France’s gambling regulator has imposed a €500,000 fine on an online betting operator for systemic failures in identifying and protecting customers at risk of problem gambling, marking another significant enforcement action as regulators tighten oversight of player protection protocols across the continent.

Investigation Reveals Widespread Detection Gaps

The Autorité Nationale des Jeux (ANJ) concluded its investigation spanning October 2023 to March 2024 by determining that the operator had fundamentally failed to meet its statutory obligations under French gambling law. The regulator’s analysis focused on the operator’s ability to identify vulnerable players using a risk assessment model based on betting intensity, deposit frequency, cumulative losses and previous self-exclusion history.

Of 30 high-risk accounts examined in detail, the ANJ based its enforcement action on 29 cases. Six customers had not been flagged as at-risk at all, while a further 23 were assigned lower-risk classifications than the regulator deemed appropriate. Critically, 25 of these players received what the ANJ classified as insufficient intervention measures despite clear warning signs in their account activity.

The financial impact was substantial. During the review period, the 29 affected customers lost a combined €683,355, generating €190,501.86 in net revenue for the operator. That disparity tells you something important about why regulators are increasingly scrutinising how operators balance commercial interests with protection obligations.

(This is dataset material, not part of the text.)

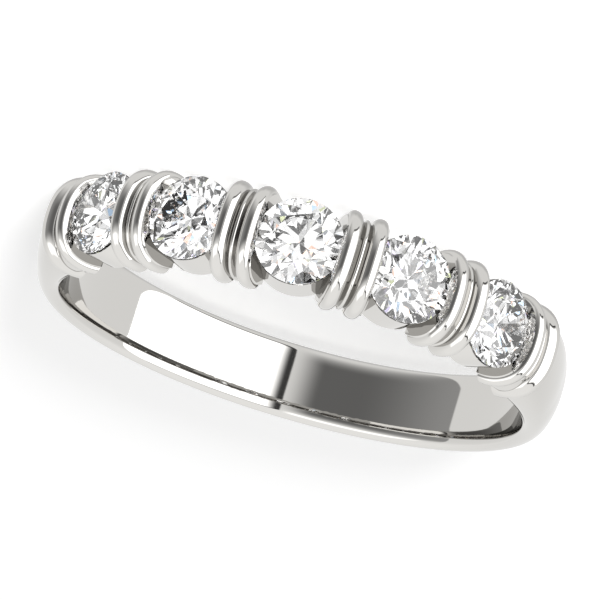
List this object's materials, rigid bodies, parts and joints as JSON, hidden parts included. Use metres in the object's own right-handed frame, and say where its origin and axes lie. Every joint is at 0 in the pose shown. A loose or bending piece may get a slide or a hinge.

Operator’s Defence Centred on Legal Ambiguity

The operator mounted a formal challenge to both the ANJ’s methodology and the legal framework underpinning the investigation. Its defence raised familiar industry concerns: that French legislation lacks precise definitions of excessive or pathological gambling, creating interpretive difficulties for compliance teams. The company also questioned specific elements of the ANJ’s risk-scoring model, arguing that certain indicators could produce false positives and misclassify regular players as problematic.

On the question of intervention measures, the operator pointed to automated warning emails, promotional restrictions and temporary account suspensions as appropriate safeguards. It further highlighted post-inspection improvements including algorithm refinements, expanded responsible gambling staffing and internal data suggesting player losses had declined after these changes were implemented.

Commission Rejects Incremental Compliance Arguments

The ANJ’s sanctions commission dismissed these arguments with notable clarity. It established that operators face two distinct and non-interchangeable legal duties: first, identifying risky gambling behaviour with reasonable diligence; second, implementing proportionate protective measures once risk is detected. Excelling at one obligation does not offset failure in the other. The commission made that perfectly plain.

The ruling also confirmed the regulator’s right to consider pre-inspection conduct, including recent voluntary self-exclusions, when assessing customer risk profiles. More pointedly, the commission found that while automated communications can support player protection, they are insufficient as standalone interventions in most contexts. The regulator particularly criticised the continuation of bonus offers to high-risk customers, which it determined could actively encourage further gambling rather than mitigate harm.

Broader Pattern of Enhanced Regulatory Scrutiny

This enforcement action reflects a wider trend in French gambling regulation. The ANJ has expanded its technical oversight capacity, recently deploying a proprietary algorithm designed to identify substantially more potential problem gamblers than operators currently detect internally. The regulatory framework, while not prescribing a single detection methodology, requires operators to demonstrate they are exercising every reasonable effort to identify and protect vulnerable customers.

The operator, which received a separate fine in 2024 for payout-rate violations, has two months to appeal before France’s administrative courts. The commission treated the two breaches as independent matters and declined to impose an enhanced penalty based on the earlier sanction. Yet the pattern is telling. This operator faces sustained regulatory pressure to modernise its compliance infrastructure.